Understanding EMC VNX Troubleshooting Challenges
EMC VNX and its successor, the EMC Unity storage systems, are known for their robust and integrated storage solutions. However, like any complex IT infrastructure, they are not immune to issues that can disrupt operations. This article focuses on a specific challenge often encountered by IT professionals: storage performance degradation due to misconfigurations or hardware limitations.
The Problem Defined: Storage Performance Degradation
Storage performance degradation is a common issue that affects the speed and efficiency of data retrieval and storage tasks. This can lead to slower application responses, increased latency, and an overall decrease in productivity. For businesses relying heavily on continual data access, such performance issues are critical.
Why It Matters
In today’s data-driven world, businesses depend on fast and reliable access to their data. Performance degradation in EMC VNX systems can impact application uptime, lead to financial losses, and erode user trust.
Potential Impact
- Reduced application response times.
- Increased latency in data operations.
- Potential for missed Service Level Agreements (SLAs).
Common Causes of Performance Degradation
Misconfigurations
One of the most prevalent causes of performance degradation is configuration errors. Common configuration issues include:
Configuration Issue | Explanation |
---|---|
Improper RAID Level Selection | Choosing a RAID level that doesn’t align with data access patterns can result in suboptimal performance. |
Inadequate Tiering Strategies | Failure to implement effective auto-tiering can lead to hot data sitting on slower storage tiers. |
Poor Cache Configuration | Cache settings that don’t align with workload requirements can throttle performance. |
Hardware Limitations
Sometimes, the issue is not with configuration but with hardware capacity:
- Disk Limitation: An insufficient number of disks can result in I/O bottlenecks.
- Controller Bottlenecks: Overloaded storage processors lead to diminished performance.
Practical Solutions for Troubleshooting
Step-by-Step Troubleshooting
- Analyze Storage Performance Metrics: Use tools like Unisphere or CLI commands to monitor storage throughput and latency.
- Identify any spikes or trends that could pinpoint the time or circumstances of degradation.
- Check RAID Configuration:
- Ensure RAID levels align with application needs. For example, RAID 5 is more cost-effective but may not suit write-intensive applications.

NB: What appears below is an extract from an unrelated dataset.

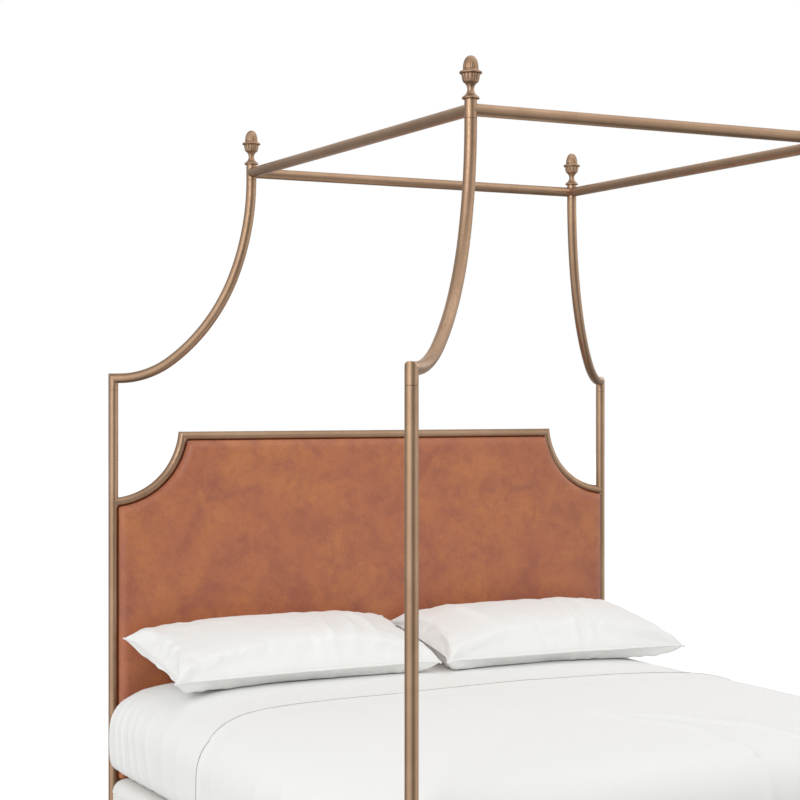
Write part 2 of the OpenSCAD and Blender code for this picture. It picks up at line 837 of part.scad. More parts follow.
module flat_sheet() {
    reach = mattress_w;
    color(linen) difference() {
        mattress_block(2 * (soft_gap + sheet_t));
        mattress_block(2 * soft_gap + sheet_t);
        translate([-reach, sheet_hem, 0]) cube([2 * reach, reach, 2 * mattress_top]);
        translate([-reach, -2 * reach, 0]) cube([2 * reach, 4 * reach, mattress_bottom + flat_edge]);
    }
}

module pillow_block(side, grow) {
    translate([side * pillow_x, pillow_y, pillow_z]) rotate([pillow_lean, 0, 0])
        soft_block(pillow_l / 2 + grow, pillow_d / 2 + grow, pillow_low + grow, pillow_h - pillow_low + grow,
            pillow_corner + grow, [pillow_blunt, pillow_blunt], pillow_soft, pillow_foot);
}

module pillow(side) {
    color(linen) difference() {
        pillow_block(side, -soft_gap - case_t);
        pillow_block(side, -soft_gap - case_t - pillow_wall);
    }
}

module pillow_case(side) {
    color(linen) difference() {
        pillow_block(side, 0);
        pillow_block(side, -case_t);
    }
}

post(-1, 1);  // post_head_left
post(1, 1);  // post_head_right
post(-1, -1);  // post_foot_left
post(1, -1);  // post_foot_right
post_sleeves();
canopy_arm(-1, 1);  // canopy_arm_head_left
canopy_arm(1, 1);  // canopy_arm_head_right
canopy_arm(-1, -1);  // canopy_arm_foot_left
canopy_arm(1, -1);  // canopy_arm_foot_right
arm_spigots();
coupler(-1, 1);  // coupler_head_left
coupler(1, 1);  // coupler_head_right
coupler(-1, -1);  // coupler_foot_left
coupler(1, -1);  // coupler_foot_right
side_canopy_rail(-1);  // canopy_rail_left
side_canopy_rail(1);  // canopy_rail_right
end_canopy_rail(1);  // canopy_rail_head
end_canopy_rail(-1);  // canopy_rail_foot
canopy_rail_inserts();
finial(-1, 1);  // finial_head_left
finial(1, 1);  // finial_head_right
finial(-1, -1);  // finial_foot_left
finial(1, -1);  // finial_foot_right
finial_rod(-1, 1);  // finial_rod_head_left
finial_rod(1, 1);  // finial_rod_head_right
finial_rod(-1, -1);  // finial_rod_foot_left
finial_rod(1, -1);  // finial_rod_foot_right
glide(-1, 1);  // glide_head_left
glide(1, 1);  // glide_head_right
glide(-1, -1);  // glide_foot_left
glide(1, -1);  // glide_foot_right
glide_sockets();
headboard_top_rail();
headboard_scoop(-1);  // headboard_scoop_left
headboard_scoop(1);  // headboard_scoop_right
headboard_bottom_rail();
headboard_panel();
headboard_pad();
headboard_back();
headboard_tabs();
headboard_screws();
side_rail(-1);  // side_rail_left
side_rail(1);  // side_rail_right
end_rail(1);  // head_rail
end_rail(-1);  // foot_rail
rail_brackets();
frame_bolts();
rail_nuts();
centre_beam();
centre_legs();
centre_feet();
slats();
box_spring();
mattress();
fitted_sheet();
flat_sheet();
pillow(-1);  // pillow_left
pillow(1);  // pillow_right
pillow_case(-1);  // pillow_case_left
pillow_case(1);  // pillow_case_right
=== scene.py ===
"""Finishes a four poster canopy bed around its CAD frame: bronze tube, leather headboard, bedding, studio."""
import math

import bmesh
import bpy
import numpy as np
from bpy.props import FloatProperty, FloatVectorProperty, IntProperty, PointerProperty
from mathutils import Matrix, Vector, noise
from mathutils.geometry import delaunay_2d_cdt


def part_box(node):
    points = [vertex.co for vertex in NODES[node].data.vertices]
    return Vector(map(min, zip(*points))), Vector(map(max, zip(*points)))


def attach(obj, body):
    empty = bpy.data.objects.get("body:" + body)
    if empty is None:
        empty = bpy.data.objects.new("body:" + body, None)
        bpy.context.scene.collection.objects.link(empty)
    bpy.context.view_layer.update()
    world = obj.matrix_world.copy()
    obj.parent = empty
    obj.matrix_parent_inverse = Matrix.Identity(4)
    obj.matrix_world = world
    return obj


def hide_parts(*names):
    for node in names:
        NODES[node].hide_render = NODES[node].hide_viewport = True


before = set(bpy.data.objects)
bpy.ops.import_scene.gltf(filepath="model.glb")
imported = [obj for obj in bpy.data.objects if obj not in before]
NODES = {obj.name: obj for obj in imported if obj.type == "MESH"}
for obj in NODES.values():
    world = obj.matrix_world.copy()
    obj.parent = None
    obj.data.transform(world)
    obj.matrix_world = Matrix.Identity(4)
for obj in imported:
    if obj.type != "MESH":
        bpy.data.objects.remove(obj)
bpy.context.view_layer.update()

bl_info = {
    "name": "Four Poster Canopy Bed",
    "version": (1, 0, 0),
    "blender": (4, 5, 0),
    "location": "View3D > Sidebar > Canopy Bed",
    "description": "Finishes a four poster canopy bed around its CAD frame",
    "category": "Object",
}

CORNERS = ("head_left", "head_right", "foot_left", "foot_right")
SIDES = {"left": -1, "right": 1}

MATTRESS_LOW, MATTRESS_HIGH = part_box("mattress")
SPRING_LOW, SPRING_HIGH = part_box("box_spring")
PAD_LOW, PAD_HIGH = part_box("headboard_pad")
HEM_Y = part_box("flat_sheet")[1].y
WIDEST_UP = 0.14  # height of the mattress's widest level above its underside
MIDDLE = Vector((0, (MATTRESS_LOW.y + MATTRESS_HIGH.y) / 2, MATTRESS_LOW.z + WIDEST_UP))
HALF_W = (MATTRESS_HIGH.x - MATTRESS_LOW.x) / 2
HALF_L = (MATTRESS_HIGH.y - MATTRESS_LOW.y) / 2

# Powers that shape the mattress: how square its plan is along X and Y, how its two pairs of sides
# run into each other, and how full it is above and below its widest level.
PLAN_X, PLAN_Y, PLAN_BLEND = 8, 14, 5
CROWN, FOOT = 2.6, 7.0

# Middle, width and skew of the front edge of each pillow, and the gaps that it keeps.
PILLOWS = {"left": (-0.456, 0.95, 0.035), "right": (0.487, 0.925, -0.012)}
PILLOW_TO_PAD = 0.008
PILLOW_TO_CROWN = 0.0045
PILLOW_FORWARD = 0.012  # how far the front seam is drawn out past the case's own depth


def srgb(red, green, blue):
    """A colour given from 0 to 255 as the linear numbers that shaders use."""
    return tuple(
        c / 12.92 if c <= 0.04045 else ((c + 0.055) / 1.055) ** 2.4
        for c in (red / 255, green / 255, blue / 255)
    )


# ---- sizes and colours ----


def colour(name, description, default):
    return FloatVectorProperty(
        name=name, description=description, subtype="COLOR", size=3, min=0, max=1, default=default
    )


def length(name, description, default, low=0.0, high=3.0):
    return FloatProperty(
        name=name, description=description, default=default, min=low, max=high, unit="LENGTH", precision=4
    )


def share(name, description, default, low=0.0, high=1.0):
    return FloatProperty(name=name, description=description, default=default, min=low, max=high)


class BedMetal(bpy.types.PropertyGroup):
    """Finishes of the tubes, castings and fittings"""

    bronze: colour("Bronze", "Main colour of the plated tube", srgb(186, 155, 128))
    shadow: colour("Bronze shadow", "Darker bronze left in hollows and patches", srgb(158, 128, 103))
    roughness: share("Roughness", "Roughness of the satin bronze", 0.42)
    black: colour("Blackened steel", "Paint on the hidden steel", srgb(44, 38, 35))
    zinc: colour("Zinc", "Plating on the bolts and screws", srgb(190, 190, 186))


class BedHeadboard(bpy.types.PropertyGroup):
    """The leather pad and what is behind it"""

    tan: colour("Tan", "Main colour of the leather", srgb(182, 111, 75))
    amber: colour("Amber", "Warm lighter patches in the leather", srgb(192, 121, 76))
    plum: colour("Plum", "Cooler darker patches in the leather", srgb(151, 89, 73))
    cloth: colour("Backing cloth", "Dust cloth on the back", srgb(62, 54, 50))
    edge: length("Rolled edge", "Radius of the pad's rolled edge", 0.026, 0.008, 0.034)
    overhang: length("Overhang", "How far the leather swells out over the frame's edge", 0.004, 0, 0.012)
    crown: length("Crown", "How far the middle of the pad swells", 0.0035, 0, 0.01)
    staple_pitch: length("Staple pitch", "Distance between staples on the back", 0.045, 0.02, 0.2)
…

- Review Auto-tiering Settings:
- Confirm that frequently accessed data (‘hot’ data) is on higher performance tiers.
- Use FAST VP (Fully Automated Storage Tiering for Virtual Pools) for intelligent data placement.
- Optimize Cache Usage:
- Ensure cache is adequate and appropriately divided between read and write operations based on workloads.
- Consider Hardware Upgrades:
- If usage demands exceed current hardware capabilities, consider scaling with additional disks or upgrading controllers.
Configuration Changes and Best Practices
RAID Level Optimization
Ensure the RAID level is chosen based on workload requirements. RAID 10 offers balanced performance and redundancy suited for high-transaction environments.
Effective Tiering Strategy
Implement FAST VP and monitor data movement to ensure optimal placement of data across tiers.
Cache Management
Regularly review and adjust cache allocations, tailoring them to current workload trends.
Real-World Example: RAID Configuration Correction
An organization running an EMC VNX system noticed a consistent delay in their ERP system. Upon investigation, it was found the system was utilizing RAID 5, which was inappropriate for their high-write environment. Switching to RAID 10 significantly improved write performance, reducing application latency by 40%.
Conclusion
Navigating EMC VNX troubleshooting can be challenging, but understanding common causes of performance degradation and implementing strategic solutions can mitigate risks. By following best practices, employing the right configuration, and considering hardware scalability, system administrators can enhance storage performance and support business continuity.